I still want the same end state I started with: an engine that can take on long-running work, manage its own task list, recover from failure, and finish what it starts. That is what Tandem is being built toward.

But I no longer think that comes from giving the model enough instructions and hoping it behaves. It comes from building the surrounding runtime carefully enough that the model can only succeed inside a system that knows what success actually means, and that refuses to accept convincing-looking failure as a terminal result.

That is a very different mindset from most of the agent hype. And I think it is the only one that will hold up when these systems move from demos into real work.

Closing

The hardest part of autonomous AI is not getting the model to sound intelligent. The hardest part is building a runtime that can keep a non-deterministic model inside reliable execution boundaries and tell the difference between a model that genuinely could not complete the work and a model that simply chose not to try.

That distinction is the whole game. And the more time I spend on it, the more convinced I am that the future of agent systems belongs to teams that treat autonomous execution as a systems problem, not a prompting problem.

I fell into most of the pitfalls described here before I understood what was actually happening. If this saves someone else from the same detours, that matters as much to me as shipping the engine itself.

If you want to follow along as I build Tandem into a genuinely autonomous execution engine, the project is open source.

github.com/frumu-ai/tandem

Top comments (2)

Andre Cytryn • Mar 18

the three-way state distinction (passed / needs_repair / blocked) is such a good call. binary pass/fail is what makes retry logic so weak in most agent frameworks — you need to know why it failed to do anything useful with that information on the next attempt.

the tools-offered vs tools-executed telemetry comparison is particularly sharp. a model lying about tool availability while the run log shows the opposite is exactly the kind of silent corruption that kills trust in autonomous systems. most people would have just assumed the prompt needed work.

curious about the declarative node contracts direction — are you thinking something like a schema the node author defines upfront, or more like inferred contracts from observed patterns across runs?

Evan Green • Mar 28

Hey, sorry I missed this. I’ve had my head down for the last two weeks.

I learned the hard way that just using pass/fail was not enough context for the models to get reliable results from retries. The system needs to know whether it should retry, repair from partial progress, pause for approval, or stop because it is genuinely blocked.

If the models hallucinate, I can send back exactly what they missed. It’s not perfect yet, but it is much more deterministic.

For the declarative node contracts, I ended up going in a more explicit schema direction.

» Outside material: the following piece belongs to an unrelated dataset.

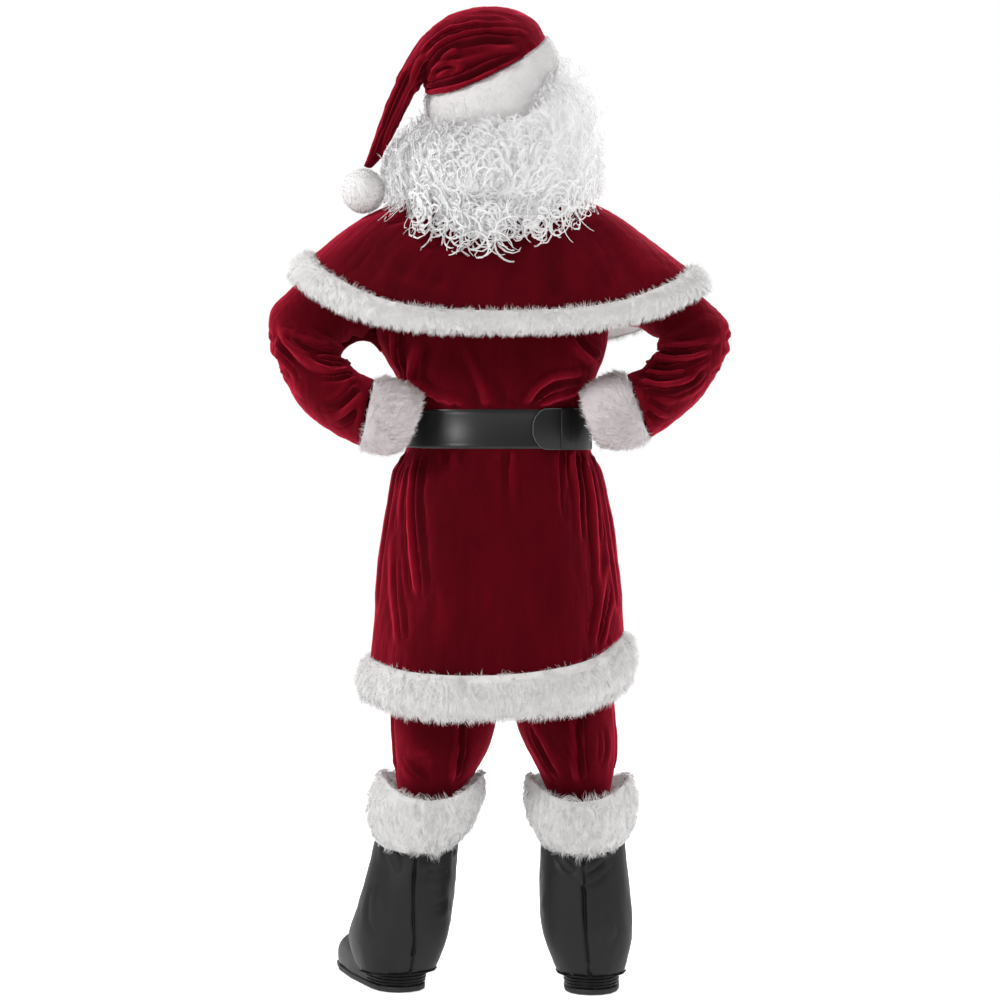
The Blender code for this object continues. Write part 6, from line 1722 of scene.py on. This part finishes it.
def make_camera(scene, settings):
    """A level camera behind the suit."""
    lens = bpy.data.cameras.new("camera")
    lens.sensor_width = 36.0
    lens.lens = 36.0 * settings.distance / settings.view
    lens.shift_y = (VIEW_MIDDLE - settings.height) / settings.view
    lens.clip_end = 50.0
    camera = bpy.data.objects.new("camera", lens)
    camera.location = (VIEW_ACROSS, -settings.distance, settings.height - NECK_HEIGHT)
    camera.rotation_euler = (math.radians(90), 0, 0)
    scene.collection.objects.link(camera)
    scene.camera = camera


class SUIT_OT_stage(bpy.types.Operator):
    """Makes the floor, the lights and the camera"""
    bl_idname = "suit.stage"
    bl_label = "Stage"

    def execute(self, context):
        scene = context.scene
        make_floor(scene)
        for make in (make_sky, make_lamps, make_camera):
            make(scene, scene.suit_studio)
        scene.view_settings.view_transform = "Standard"
        return {"FINISHED"}


OPERATORS = (SUIT_OT_coat, SUIT_OT_cape, SUIT_OT_trousers, SUIT_OT_fur, SUIT_OT_hat, SUIT_OT_wig,
             SUIT_OT_belt, SUIT_OT_boots, SUIT_OT_stage)
GROUPS = {"suit_velvet": VelvetSettings, "suit_fur": FurSettings, "suit_wig": WigSettings,
          "suit_leather": LeatherSettings, "suit_studio": StudioSettings}


class SUIT_PT_panel(bpy.types.Panel):
    """Lists the settings and the operators"""
    bl_idname = "SUIT_PT_panel"
    bl_label = "Santa Suit"
    bl_space_type = "VIEW_3D"
    bl_region_type = "UI"
    bl_category = "Santa Suit"

    def draw(self, context):
        for group, kind in GROUPS.items():
            box = self.layout.box()
            for name in kind.__annotations__:
                box.prop(getattr(context.scene, group), name)
        for operator in OPERATORS:
            self.layout.operator(operator.bl_idname)


def register():
    for kind in (*GROUPS.values(), *OPERATORS, SUIT_PT_panel):
        bpy.utils.register_class(kind)
    for name, kind in GROUPS.items():
        setattr(bpy.types.Scene, name, bpy.props.PointerProperty(type=kind))


def unregister():
    for name in GROUPS:
        delattr(bpy.types.Scene, name)
    for kind in (SUIT_PT_panel, *reversed(OPERATORS), *reversed(tuple(GROUPS.values()))):
        bpy.utils.unregister_class(kind)


def main():
    """Makes every piece."""
    register()
    for operator in OPERATORS:
        group, name = operator.bl_idname.split(".")
        getattr(getattr(bpy.ops, group), name)()


if __name__ == "__main__":
    main()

Tandem now leans on compiler-owned plan/package structure with declared routines, steps, dependencies, context reads/writes, connector intent vs binding, success criteria, validation gates, and runtime handoff state. Observed patterns across runs are still useful, but more as feedback for overlap, reuse, improvement, and future compile suggestions, not as the source of truth.

The bigger shift since you wrote this is that Tandem has moved further toward a mission compiler model. I realized when I was trying to set up many schedules and agents manually that the engine itself could generate these using the schema. Instead of treating the run as a loose chat-driven workflow, we compile intent into a governed plan package that can be previewed, revised, approved, materialized, scheduled, and run with compartmentalized scope and explicit handoffs.

This will be included in the next release, hopefully this weekend as I'm still ironing out bugs in the UI.